Let $$\overrightarrow{u},\overrightarrow{v}$$ and $$\overrightarrow{w}$$ be vectors in three-dimensional space, where $$\overrightarrow{u}$$ and $$\overrightarrow{v}$$ re unit vectors which are not perpendicular to each other and
$$\overrightarrow{u}.\overrightarrow{w} = 1, \overrightarrow{v}.\overrightarrow{w} = 1, \overrightarrow{w}\overrightarrow{w} = 4$$
If the volume of the parallelopiped, whose adjacent sides are represented by the vectors $$\overrightarrow{u},\overrightarrow{v}$$ and $$\overrightarrow{w}$$, is $$\sqrt{2}$$, then the value of $$\mid 3\overrightarrow{u} + 5 \overrightarrow{v} \mid$$ is ___ .

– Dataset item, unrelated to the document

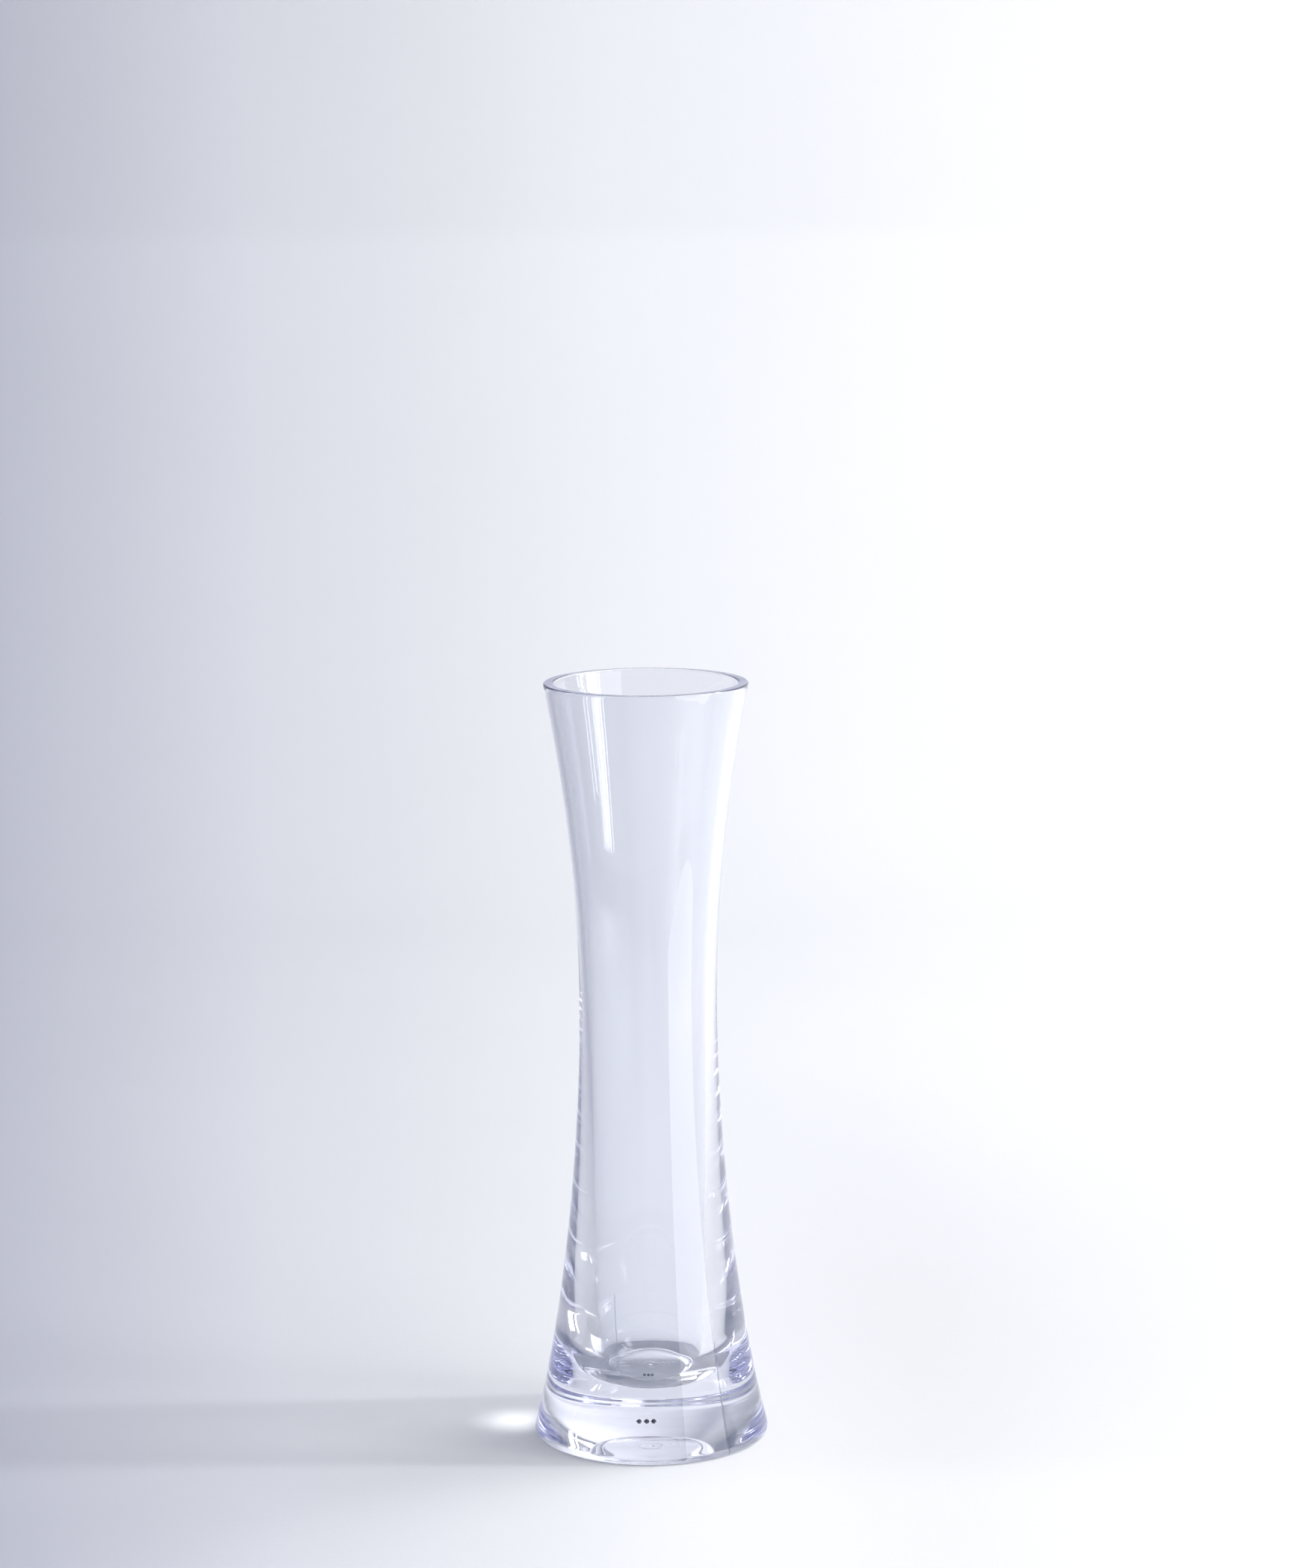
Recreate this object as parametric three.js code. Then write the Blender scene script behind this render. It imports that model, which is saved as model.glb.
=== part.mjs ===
// A waisted flower vase, moulded in one piece of clear tinted plastic: a wide,
// thick, solid base on a narrow foot ring, sides that draw in to a waist a
// little above half height, and a mouth that flares out to a plain flat rim.
//
// Millimetres, +Z up. The origin is the centre of the foot ring's flat face,
// so the whole vase lies at z >= 0 and turns about the Z axis.

import * as THREE from "three";
import {
  mergeVertices,
  toCreasedNormals,
} from "three/addons/utils/BufferGeometryUtils.js";

// ---------------------------------------------------------------- dimensions

const HEIGHT = 200; // foot to rim
const TURN_SEGMENTS = 64; // steps round the axis, a multiple of four

// Radius of the outside wall at each height: [z, r]. The curve through these
// points is smooth, with its waist at z = 115.
const OUTSIDE = [
  [0, 31.19],
  [10, 28.74],
  [20, 26.68],
  [30, 24.92],
  [40, 23.41],
  [50, 22.1],
  [60, 20.98],
  [70, 20.03],
  [80, 19.25],
  [90, 18.64],
  [100, 18.21],
  [110, 17.99],
  [120, 17.98],
  [130, 18.2],
  [140, 18.67],
  [150, 19.4],
  [160, 20.38],
  [170, 21.61],
  [180, 23.06],
  [190, 24.71],
  [200, 26.49],
];
const FOOT_EDGE = 1.6; // fillet between the outside wall and the underside

// Radius of the well at each height: [z, r]. It follows the outside at about
// 2.8 mm down to the waist. Below the waist the sides go on almost straight,
// with a slight draft, so the core that forms them can be drawn out upwards.
const WELL = [
  [25, 14.2],
  [34, 14.55],
  [44, 14.7],
  [58, 14.82],
  [74, 14.93],
  [92, 15.03],
  [108, 15.12],
  [120, 15.3],
  [130, 15.6],
  [140, 16.1],
  [150, 16.85],
  [160, 17.8],
  [170, 18.98],
  [180, 20.4],
  [190, 22.02],
  [200, 23.8],
];
const RIM_EDGE = 0.55; // fillet on each edge of the rim
const WELL_FLOOR = 14.75; // height of the flat floor of the well
const WELL_FLOOR_RADIUS = 9.4; // flat part of that floor
const WELL_CORNER_TOP = 25.2; // where the rounded corner meets the well's side

// The underside is hollowed into a shallow dome, so the vase stands on a narrow
// ring and the injection point in the middle stays clear of the table. The dome
// is a parabola that runs out softly into the flat of the ring.
const DOME_RADIUS = 25.6; // where the parabola would meet the table
const DOME_HEIGHT = 3.0; // rise of the parabola at the axis
const DOME_SOFT = 0.08; // how far the run-out stands off the parabola
const RING_INSIDE = 27.6; // inside edge of the ring's flat
const DOME_RADII = [26.7, 25.8, 24.8, 23.2, 20.5, 17, 13, 8.5, 4, 0];

// ------------------------------------------------------------------- profile

// Radius at height z on a smooth curve through a table of [z, r] rows.
function radiusAt(table, z) {
  const n = table.length;
  let i = 0;
  while (i < n - 2 && z > table[i + 1][0]) i += 1;
  const [z0, r0] = table[i];
  const [z1, r1] = table[i + 1];
  const slope = (a, b) => (b[1] - a[1]) / (b[0] - a[0]);
  const here = slope(table[i], table[i + 1]);
  const before = i > 0 ? slope(table[i - 1], table[i]) : here;
  const after = i < n - 2 ? slope(table[i + 1], table[i + 2]) : here;
  const m0 = i > 0 ? (before + here) / 2 : here - (after - here) / 2;
  const m1 = i < n - 2 ? (here + after) / 2 : here + (here - before) / 2;
  const h = z1 - z0;
  const t = (z - z0) / h;
  return (
    r0 * (1 + 2 * t) * (1 - t) ** 2 +
    h * m0 * t * (1 - t) ** 2 +
    r1 * t * t * (3 - 2 * t) +
    h * m1 * t * t * (t - 1)
  );
}

// A quarter-round from (r0, z0) to (r1, z1), bulging towards (rc, zc)'s corner.
function corner(r0, z0, r1, z1, rc, zc, steps) {
  const points = [];
  for (let i = 1; i < steps; i += 1) {
    const t = i / steps;
    const a = (1 - t) ** 2;
    const b = 2 * t * (1 - t);
    points.push([a * r0 + b * rc + t * t * r1, a * z0 + b * zc + t * t * z1]);
  }
  return points;
}

// Height of the domed underside at a radius, above the level it runs out to.
function domeAt(r) {
  const p = DOME_HEIGHT * (1 - (r / DOME_RADIUS) ** 2);
  return (p + Math.sqrt(p * p + 4 * DOME_SOFT ** 2)) / 2;
}

function profile() {
  const line = [];
  const add = (r, z) => line.push([r, z]);
  const addAll = (points) => points.forEach(([r, z]) => add(r, z));

  // Floor of the well, from the axis out, then its rounded corner.
  const cornerRadius = radiusAt(WELL, WELL_CORNER_TOP);
  add(0, WELL_FLOOR);
  add(WELL_FLOOR_RADIUS, WELL_FLOOR);
  addAll(
    corner(
      WELL_FLOOR_RADIUS,
      WELL_FLOOR,
      cornerRadius,
      WELL_CORNER_TOP,
      cornerRadius - 0.25,
      WELL_FLOOR,
      6,
    ),
  );

  // Side of the well, up to the rim.
  for (let z = WELL_CORNER_TOP; z < HEIGHT - 4; z += 12) add(radiusAt(WELL, z), z);
  const innerTop = HEIGHT - RIM_EDGE;
  add(radiusAt(WELL, innerTop), innerTop);

  // Rim: a flat land between two fillets.
  const ri = radiusAt(WELL, HEIGHT);
  const ro = radiusAt(OUTSIDE, HEIGHT);
  addAll(
    corner(
      radiusAt(WELL, innerTop),
      innerTop,
      ri + RIM_EDGE,
      HEIGHT,
      ri,
      HEIGHT,
      3,
    ),
  );
  add(ri + RIM_EDGE, HEIGHT);
  add(ro - RIM_EDGE, HEIGHT);
  addAll(
    corner(
      ro - RIM_EDGE,
      HEIGHT,
      radiusAt(OUTSIDE, innerTop),
      innerTop,
      ro,
      HEIGHT,
      3,
    ),
  );
  add(radiusAt(OUTSIDE, innerTop), innerTop);

  // Outside wall, down to the foot.
  for (let z = HEIGHT - 6; z > FOOT_EDGE + 3; z -= 11) add(radiusAt(OUTSIDE, z), z);
  const footRadius = radiusAt(OUTSIDE, FOOT_EDGE);
  const standRadius = radiusAt(OUTSIDE, 0) - FOOT_EDGE;
  add(footRadius, FOOT_EDGE);
  addAll(
    corner(
      footRadius,
      FOOT_EDGE,
      standRadius,
      0,
      radiusAt(OUTSIDE, 0),
      0,
      4,
    ),
  );
  add(standRadius, 0);

  // Underside: the foot ring's flat, then the dome in to the axis.
  add(RING_INSIDE, 0);
  for (const r of DOME_RADII) add(r, domeAt(r) - domeAt(RING_INSIDE));

  // A lathe turns the line about Y with its outside on the right of the
  // direction of travel, so the line runs from the underside to the well.
  return line.reverse().map(([r, z]) => new THREE.Vector2(r, z));
}

// ---------------------------------------------------------------------- part

function vaseBody() {
  const lathe = new THREE.LatheGeometry(profile(), TURN_SEGMENTS);
  lathe.deleteAttribute("normal");
  lathe.deleteAttribute("uv");
  const closed = mergeVertices(lathe, 1e-4);

  // Drop the triangles that shrink to a line where the profile meets the axis.
  const index = closed.index.array;
  const kept = [];
  for (let i = 0; i < index.length; i += 3) {
    const [a, b, c] = [index[i], index[i + 1], index[i + 2]];
    if (a !== b && b !== c && c !== a) kept.push(a, b, c);
  }
  closed.setIndex(kept);
  closed.rotateX(Math.PI / 2); // the lathe's Y axis becomes +Z

  return toCreasedNormals(closed, 0.6);
}

const clearPlastic = new THREE.MeshStandardMaterial({
  name: "clear_plastic",
  color: new THREE.Color(0.78, 0.79, 0.93),
  roughness: 0.04,
  metalness: 0,
  transparent: true,
  opacity: 0.35,
});

const body = new THREE.Mesh(vaseBody(), clearPlastic);
body.name = "vase_body";

const vase = new THREE.Group();
vase.name = "flower_vase";
vase.add(body);

export default vase;
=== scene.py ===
"""A clear, lavender-tinted, one-piece moulded flower vase on a pale paper sweep."""

import math

import bpy
from mathutils import Matrix, Vector


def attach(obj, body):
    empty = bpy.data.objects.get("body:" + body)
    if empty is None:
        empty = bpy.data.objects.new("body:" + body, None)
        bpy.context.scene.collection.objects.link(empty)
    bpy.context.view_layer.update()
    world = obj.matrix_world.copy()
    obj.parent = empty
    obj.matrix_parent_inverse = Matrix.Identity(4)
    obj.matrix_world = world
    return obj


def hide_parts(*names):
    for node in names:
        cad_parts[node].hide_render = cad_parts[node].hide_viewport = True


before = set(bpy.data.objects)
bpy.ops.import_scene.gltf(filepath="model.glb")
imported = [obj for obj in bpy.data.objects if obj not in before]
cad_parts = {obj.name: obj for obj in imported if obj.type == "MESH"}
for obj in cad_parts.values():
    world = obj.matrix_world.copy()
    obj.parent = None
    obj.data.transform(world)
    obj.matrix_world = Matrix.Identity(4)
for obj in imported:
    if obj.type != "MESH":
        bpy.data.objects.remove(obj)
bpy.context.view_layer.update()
scene = bpy.context.scene
MM = 0.001

# ------------------------------------------------------------------ dimensions
# Millimetres, the same numbers as the CAD part, and the fine detail on top.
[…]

Let the unit vectors $$\overrightarrow{u},\overrightarrow{v}$$ enclose an angle $$\theta$$ so that
$$\overrightarrow{u}\cdot\overrightarrow{v}=\cos\theta,\qquad |\overrightarrow{u}|=|\overrightarrow{v}|=1$$

Create an orthonormal frame with
$$\overrightarrow{u}=(1,0,0),\qquad \overrightarrow{n}=(0,1,0)$$
and write $$\overrightarrow{v}$$ in that frame:
$$\overrightarrow{v}=(\cos\theta,\;\sin\theta,\;0).$$

Write $$\overrightarrow{w}=(a,b,c).$$ The given dot-product conditions give

$$a=\overrightarrow{u}\cdot\overrightarrow{w}=1\qquad\text{and}\qquad \overrightarrow{v}\cdot\overrightarrow{w}=a\cos\theta+b\sin\theta=1.$$

With $$a=1$$, the second relation yields
$$b=\dfrac{1-\cos\theta}{\sin\theta}.$$

The length of $$\overrightarrow{w}$$ is $$|\overrightarrow{w}|=\sqrt{4}=2,$$ so

$$1^{2}+b^{2}+c^{2}=4\;\;\Longrightarrow\;\;c^{2}=3-b^{2}.$$ Let $$\cos\theta=k,$$ hence $$\sin\theta=\sqrt{1-k^{2}}$$ and

$$b^{2}=\left(\dfrac{1-k}{\sqrt{1-k^{2}}}\right)^{2} =\dfrac{(1-k)^{2}}{1-k^{2}} =\dfrac{1-k}{1+k}.$$ Thus
$$c^{2}=3-\dfrac{1-k}{1+k} =\dfrac{2+4k}{1+k}=2\dfrac{1+2k}{1+k}.$$

The volume of the parallelepiped is
$$V=|\overrightarrow{u}\cdot(\overrightarrow{v}\times\overrightarrow{w})|=\sqrt{2}.$$
Because $$\overrightarrow{u}=(1,0,0),$$ the x-component of $$\overrightarrow{v}\times\overrightarrow{w}$$ alone matters:

$$\overrightarrow{v}\times\overrightarrow{w}= \bigl(\sin\theta\,c,\;-\cos\theta\,c,\;\cos\theta\,b-\sin\theta\bigr)$$ so $$V=|\sin\theta\,c|=\sqrt{2}.$$

Square both sides:

$$\sin^{2}\theta\,c^{2}=2 \;\;\Longrightarrow\;\; (1-k^{2})\,c^{2}=2.$$

Substitute the expression for $$c^{2}$$:

$$(1-k^{2})\cdot 2\dfrac{1+2k}{1+k}=2.$$

Simplify using $$1-k^{2}=(1-k)(1+k):$$

$$(1-k)(1+k)\dfrac{1+2k}{1+k}=1 \;\;\Longrightarrow\;\; (1-k)(1+2k)=1.$$

Expand and rearrange:

$$1+k-2k^{2}=1\;\;\Longrightarrow\;\;k-2k^{2}=0 \;\;\Longrightarrow\;\;k(1-2k)=0.$$

Since $$\overrightarrow{u}$$ and $$\overrightarrow{v}$$ are not perpendicular, $$k\neq0,$$ hence $$1-2k=0$$ and

$$\cos\theta=k=\dfrac12\qquad\Longrightarrow\qquad\theta=60^{\circ}.$$

Finally, compute $$\bigl|\,3\overrightarrow{u}+5\overrightarrow{v}\bigr|$$ using the cosine rule:

$$\begin{aligned} \bigl|\,3\overrightarrow{u}+5\overrightarrow{v}\bigr|^{2} &=9|\overrightarrow{u}|^{2}+25|\overrightarrow{v}|^{2} +2\cdot3\cdot5(\overrightarrow{u}\cdot\overrightarrow{v})\\ &=9+25+30\cos\theta\\ &=34+30\left(\dfrac12\right)\\ &=34+15=49. \end{aligned}$$

Therefore
$$\bigl|\,3\overrightarrow{u}+5\overrightarrow{v}\bigr|=\sqrt{49}=7.$$

Answer: 7